Link Check Profile – Select the appropriate link check test case profile.

Options include:

  • All
  • Errors – report broken links only
  • IPV4 – report IP addresses used as domain names
  • None

Metadata Profile – Select the appropriate metadata profile to use to validate.

Options include:

  • PWGSC SWU – PWGSC Standard on Web Usability
  • TBS SWU – TBS Standard on Web Usability
  • PWGSC – The PWGSC CLF 2.0 Metadata profile.
  • TBS CLF 2.0 – The TBS CLF 2.0 profile.
  • None – No Metadata required.

PDF Property Profile – Select the appropriate PDF property profile to use to validate.

Options include:

  • PWGSC – The PWGSC profile.
  • None – No properties required.

Web Analytics Profile – Select the appropriate Web Analytics profile to use to validate.

Options include:

  • TBS Web Analytics
  • None

Robots.txt handling – Controls the behaviour of the WPSS Validation Tool if it encounters a 403 – Forbidden by robots code.

Options include:

  • Ignore robots.txt
  • Respect robots.txt

Top of Page

Results Window

The Results Window contains a number of tabs containing the output of an individual analysis from the WPSS Validation Tool. The output in each tab includes a header that lists the English and French site directory URLs along with the time and date when the analysis started.

Results Window

Crawled URLs tab – Provides the list of URLs the WPSS Validation Tool analysed. It lists the referrer page to indicate how the crawler reached a particular page. Use this tab to monitor the WPSS Validation Tool to ensure it is actively crawling and analysing a site’s pages.

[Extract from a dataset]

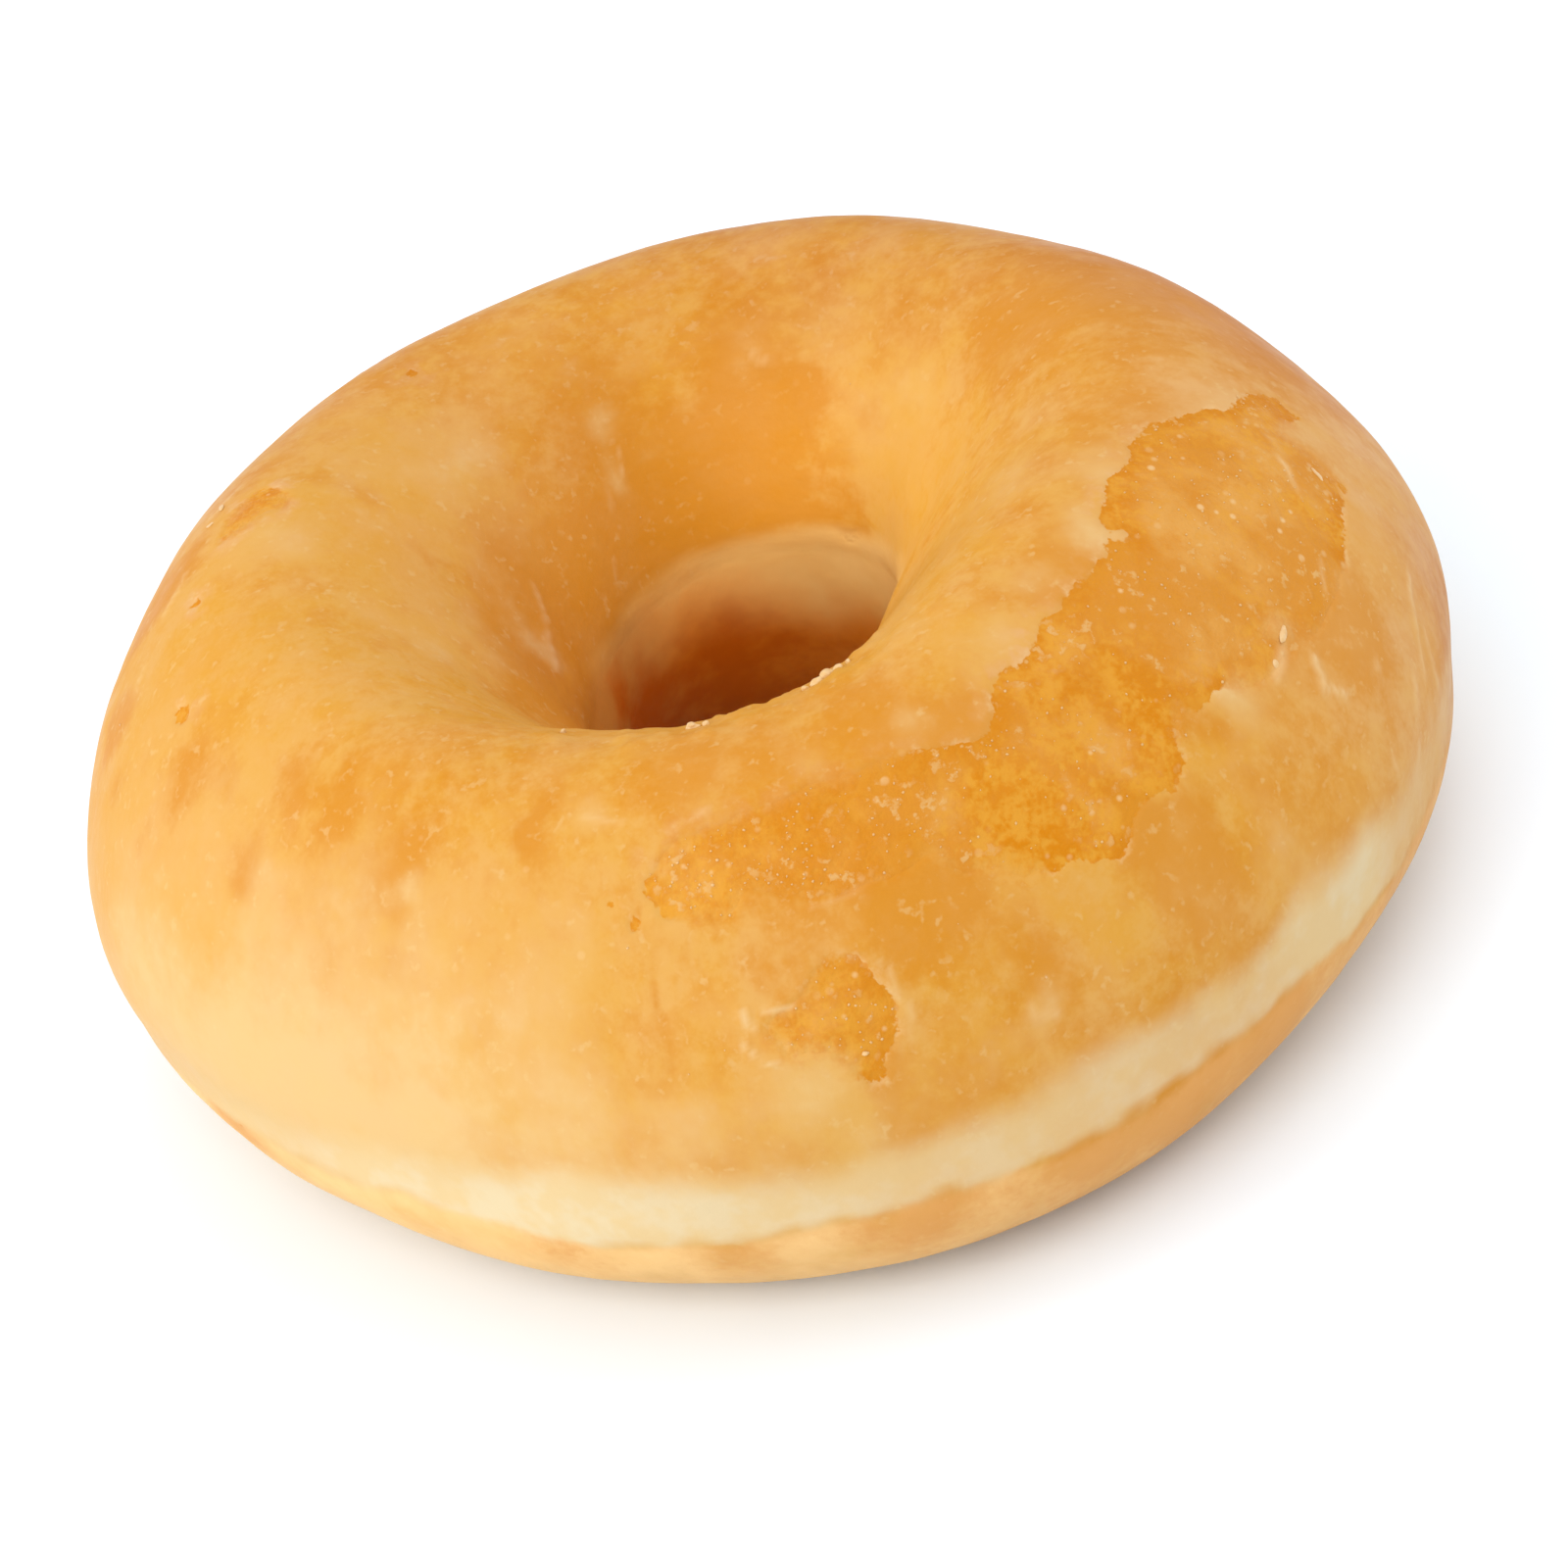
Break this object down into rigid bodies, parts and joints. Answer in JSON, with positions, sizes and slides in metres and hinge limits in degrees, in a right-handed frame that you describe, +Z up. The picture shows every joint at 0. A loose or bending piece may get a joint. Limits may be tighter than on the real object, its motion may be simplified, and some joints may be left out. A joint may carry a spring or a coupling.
{
  "type": "ring doughnut",
  "caption": "Plain ring doughnut of raised fried dough with a thin sugar skin, resting flat on its foot, with a round hole through the middle.",
  "frame": {"origin": "middle of the foot's plane, under the middle of the ring's outline seen from above", "axes": "+Z up through the hole, +X to the right and +Y away from the side that the picture shows in front"},
  "size_m": [0.09, 0.0896, 0.0375],
  "materials": {
    "crust": "golden fried crust with a pale line round its waist, satin",
    "glaze": "thin, dried, slightly milky sugar glaze over the crust, satin to glossy"
  },
  "bodies": {
    "root": {"doughnut": "crust"}
  },
  "joints": []
}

Validation tab – Contains the output of the HTML/XHTML, CSS and robots.txt validation tools. The WPSS Tool does NOT perform HTML5 mark-up validation.

Link tab – Contains the output of the link check.

Metadata tab – Contains the output of the metadata check.

ACC tab – Contains the output of the accessibility check.

CLF tab – Contains the output of the look and feel check.

Interop tab – Contains the output of the interoperability check.

Department tab – Contains the output of the department check.

Document Features tab – Contains a list of documents that have HTML features such as forms, tables, etc.

Document List tab – The WPSS Validation Tool writes information to this tab after completing the site analysis. It contains the sorted list of documents found in the site, and all documents including HTML/XHTML, PDF, images, CSS, etc.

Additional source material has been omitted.